The Moral Judgment of the Child
Author: Jean Piaget
Length: 418 pages
About: This gem of a book explores morality from rule understanding to judgment and punishment through the view of the legendary Jean Piaget. He described the concepts of rules as first being motor habits, to having an egocentric understanding of rules (i.e. two children playing together but with separate sets of rules, in turn allowing for two winners), and then to view rules as sacred, and finally realizing that rules can be amended as long as one can enlist a general consensus. Moral judgment begins with consideration of the material outcome, regardless of motive. A boy breaking seven cups is naughtier than a boy breaking one.
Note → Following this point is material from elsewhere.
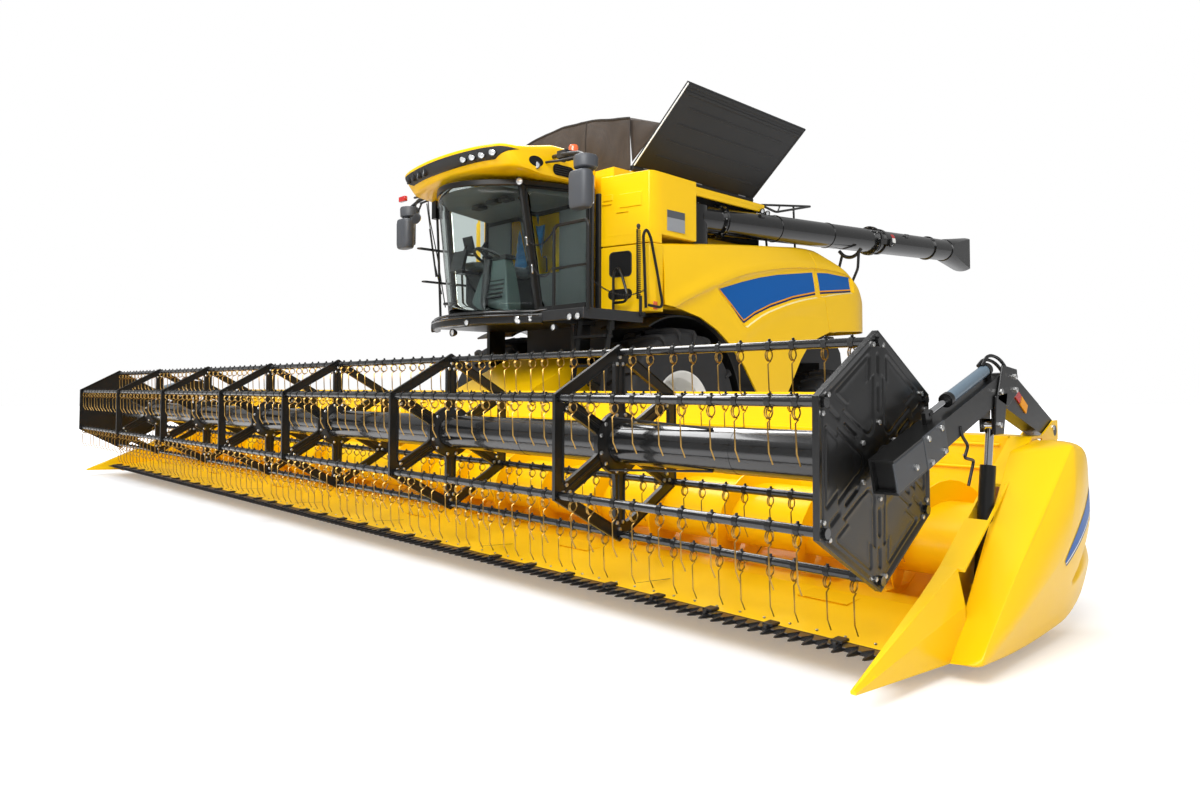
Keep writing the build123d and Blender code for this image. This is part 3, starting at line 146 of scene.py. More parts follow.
def circleProfile(radius, sides=12):
    a = np.linspace(0, 2 * math.pi, sides, endpoint=False)
    return np.stack([np.cos(a) * radius, np.sin(a) * radius], 1)


def boxProfile(width, height, corner=0.0):
    # a rectangle with small cut corners
    w, h, c = width / 2, height / 2, corner or 1e-4
    return np.array([(w, h - c), (w - c, h), (-w + c, h), (-w, h - c), (-w, -h + c), (-w + c, -h),
                     (w - c, -h), (w, -h + c)])


def roundedRoute(points, bend, steps=6):
    # straight runs whose corners are quarter-like bends: a quadratic curve from bend before to bend after
    points = np.asarray(points, float)
    route = [points[0]]
    for before, corner, after in zip(points[:-2], points[1:-1], points[2:]):
        toBefore, toAfter = before - corner, after - corner
        a = min(bend, np.linalg.norm(toBefore) * .48)
        b = min(bend, np.linalg.norm(toAfter) * .48)
        p = corner + toBefore / np.linalg.norm(toBefore) * a
        q = corner + toAfter / np.linalg.norm(toAfter) * b
        t = np.linspace(0, 1, steps)[:, None]
        route += list((1 - t) ** 2 * p + 2 * t * (1 - t) * corner + t ** 2 * q)
    route.append(points[-1])
    return np.array(route)


def tubePart(points, radius, bend=0.0, sides=10, up=(0, 0, 1)):
    route = roundedRoute(points, bend) if bend else np.asarray(points, float)
    return alongPath(route, circleProfile(radius, sides), up=up)


def turned(profile, centre, axis=0, sides=48):
    # a profile of (place along the axis, radius) turned about the axis; poles close where radius is 0
    profile = np.asarray(profile, float)
    a = np.linspace(0, 2 * math.pi, sides, endpoint=False)
    along = np.repeat(profile[:, 0:1], sides, 1)
    first = profile[:, 1:2] * np.cos(a)
    second = profile[:, 1:2] * np.sin(a)
    order = [(0, 1, 2), (1, 2, 0), (2, 0, 1)][axis]
    stacked = np.zeros((len(profile), sides, 3))
    stacked[..., order[0]], stacked[..., order[1]], stacked[..., order[2]] = along, first, second
    points = stacked.reshape(-1, 3) + np.asarray(centre, float)
    faces = gridFaces(len(profile), sides, False, True)[:, ::-1].tolist()
    faces += [[(len(profile) - 1) * sides + k for k in range(sides)], list(range(sides))[::-1]]
    return points, faces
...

When children reach around nine years of age, they can reason that the boy breaking one cup on purpose is naughtier than the boy who broke seven cups by accident. The youngest children believe that punishment should always involve the severest form. Older children believe the punishment should befit the crime. And older yet children believe in equity – they take into consideration the circumstances of the crime and criminal before holding judgment and enforcing punishment.
Overall Impression: While Piaget was very systematic and meticulous in his observations as well as his writing, the book is more than readable. (You don’t have to be a graduate student to understand the concepts Piaget described.) I would even argue that the book was a pleasant read. If you interact with children and would like to understand their conception of rules, cooperation, and morality, this is the book for you!